What if my previous salary was much higher than typical in my new field?
This is common when transitioning from high-paying fields like finance or technology to lower-paying but more personally meaningful fields like nonprofit, education, or creative work. Never include salary history on your resume (in many jurisdictions it's illegal for employers to ask). Focus your resume on fit, capabilities, and genuine interest in the role rather than compensation. In interviews, if asked about salary expectations, you can acknowledge that you understand the typical range for the field and are comfortable with it given your career change motivations. Your resume should emphasize intrinsic motivations and mission alignment to signal you're not primarily compensation-driven for this transition.
How do I demonstrate I can handle the technology requirements of a new field?

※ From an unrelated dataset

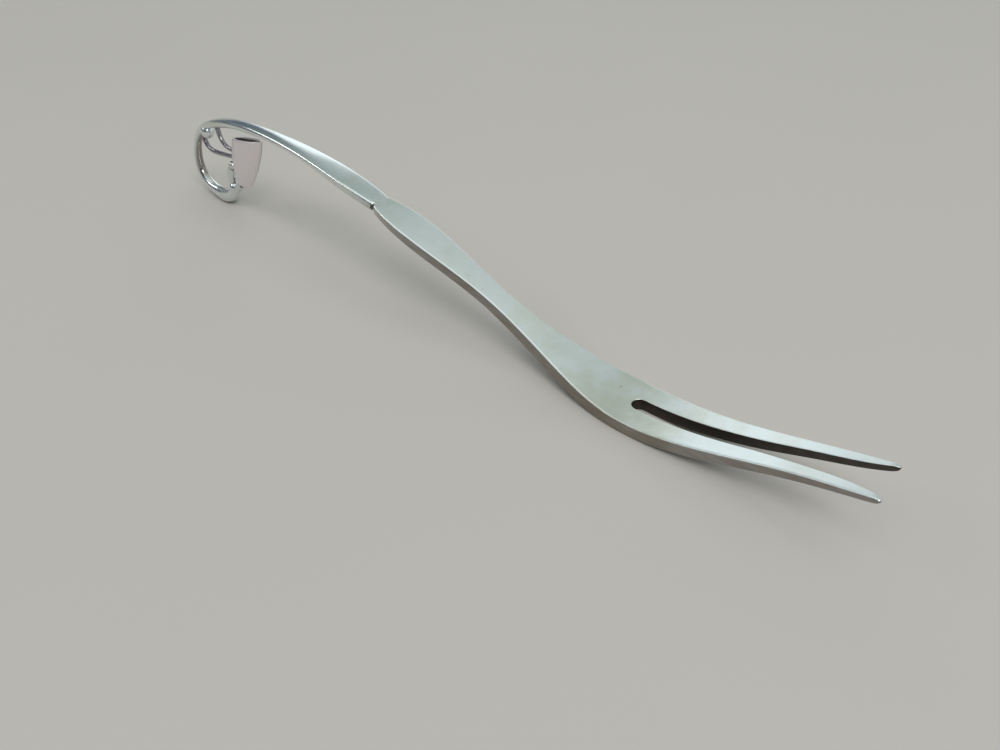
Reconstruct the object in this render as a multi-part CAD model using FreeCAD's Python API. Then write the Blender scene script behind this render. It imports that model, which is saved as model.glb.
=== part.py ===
"""Cocktail fork: one forged strip with two tines, a leaf-shaped swelling and a curled openwork end."""
import FreeCAD, Part
import math
import os

Vector = FreeCAD.Vector

# Lengths are millimetres. Heights are above the table, on the middle plane.
# A place on the strip is its distance behind the far tip or behind the place before it.

# Head and neck: outline seen from above
tip_spread = 7.4
tip_radius = 0.34
tip_taper = math.radians(21)
near_tip_reach = 0.7
waist_from_tips = 9.4
waist_width = 7.25
root_behind_waist = 12.2
root_width = 8.45
bowl_behind_root = 13.4
bowl_width = 9.5
shoulder_behind_bowl = 12.0
shoulder_width = 6.2
neck_behind_shoulder = 13.5
neck_width = 3.95
leaf_behind_neck = 17.7
leaf_width = 6.0
nick_behind_leaf = 8.1
nick_width = 3.7
nick_angle = math.radians(17)

# Slot between the tines: parallel at its root, wider half way out to the tips
slot_end_before_bowl = 0.95
slot_flare_before_root = 4.6
slot_width = 2.35
slot_waist_width = 3.25

# Side view: height of the upper face and thickness at the same places. Behind the shoulder a
# height is counted from the place before it.
tip_height = 8.65
tip_thickness = 0.8
waist_height = 6.45
waist_thickness = 1.2
root_height = 3.25
root_thickness = 1.65
bowl_thickness = 1.9
shoulder_height = 4.15
shoulder_thickness = 2.1
neck_above_shoulder = 4.45
neck_thickness = 1.75
leaf_above_neck = 5.35
leaf_thickness = 1.62
nick_above_leaf = 1.9
nick_thickness = 1.45
edge_bevel = 0.2

# Handle above the nicks: place, height of the upper face counted the same way, width and thickness
stem_behind_nick = 6.2
stem_above_nick = 1.4
stem_width = 4.5
stem_thickness = 1.6
rise_behind_stem = 11.5
rise_above_stem = 1.85
rise_width = 4.0
rise_thickness = 1.25
arch_behind_rise = 14.5
arch_above_rise = 0.9
arch_width = 3.15
arch_thickness = 1.4
fall_behind_arch = 10.5
fall_below_arch = 0.45
fall_width = 2.85
fall_thickness = 1.6
brow_behind_fall = 8.2
brow_below_fall = 1.6
brow_width = 2.45
brow_thickness = 1.85

# Crook: the strip drawn into a round wire and curled under, down to the table and up to the bud.
# From here on a place is behind the brow, and a depth is below the brow's upper face.
corner_behind = 6.7
corner_depth = 3.75
corner_width = 1.75
corner_thickness = 1.75
back_behind = 10.9
back_depth = 8.65
back_thickness = 1.65
heel_behind = 11.4
heel_height = 4.4
heel_thickness = 1.9
foot_behind = 6.0
foot_height = 1.39
foot_thickness = 2.3
ball_behind = 0.2
ball_height = 2.05
ball_thickness = 2.75
crook_end_behind_bud_foot = 0.5
crook_end_above_bud_foot = 0.4
crook_end_thickness = 2.1
crook_end_rise = math.radians(60)
brow_fullness = 3.4
corner_fullness = 2.2
wire_fullness = 2.0

# Bud: an oval cup beside the crook's end, leaning towards the tines
bud_foot_behind = -5.3
bud_foot_height = 5.9
bud_mouth_behind = -10.8
bud_mouth_depth = 1.65
bud_foot_width = 3.2
bud_foot_thickness = 1.7
bud_waist_width = 8.6
bud_waist_thickness = 3.0
bud_mouth_width = 10.4
bud_mouth_thickness = 2.8
bud_waist_share = 0.5
bud_mouth_rise = math.radians(9)
bud_foot_fall = math.radians(14)
bud_rim = 0.45
bud_depth = 4.0

# Tendrils: two thin wires bent from the crook to the back of the bud
tendril_thickness = 0.9
tendril_end_behind = -5.6
long_tendril_behind = 6.4
long_tendril_depth = 7.35
long_tendril_end_depth = 6.35
long_tendril_bend = 2.6
short_tendril_behind = -0.2
short_tendril_depth = 5.45
short_tendril_end_depth = 5.05
short_tendril_bend = 2.2

# Beads in the crook's corner and at its end, and a knob with a drop below it behind the bud
corner_bead_size = 2.7
corner_bead_behind = 4.2
corner_bead_depth = 3.2
end_bead_size = 2.1
end_bead_behind = -2.25
end_bead_height = 4.5
knob_size = 1.5
knob_behind = -2.75
knob_height = 9.3
drop_size = 1.4
drop_end_size = 0.7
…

Technology skills are often a concern when hiring mature workers, fairly or unfairly. Your resume needs to explicitly demonstrate current technical capabilities. List specific software, platforms, and tools you use. Mention any recent technology training. If your LinkedIn describes using modern collaboration tools (Slack, Teams, Zoom), project management software (Asana, Monday, Jira), or industry-specific platforms, ensure these appear in your resume. The goal is eliminating any assumption that you're uncomfortable with technology. Many employers have unconscious biases associating age with technology challenges - your resume should proactively counter this by demonstrating facility with current tools and platforms.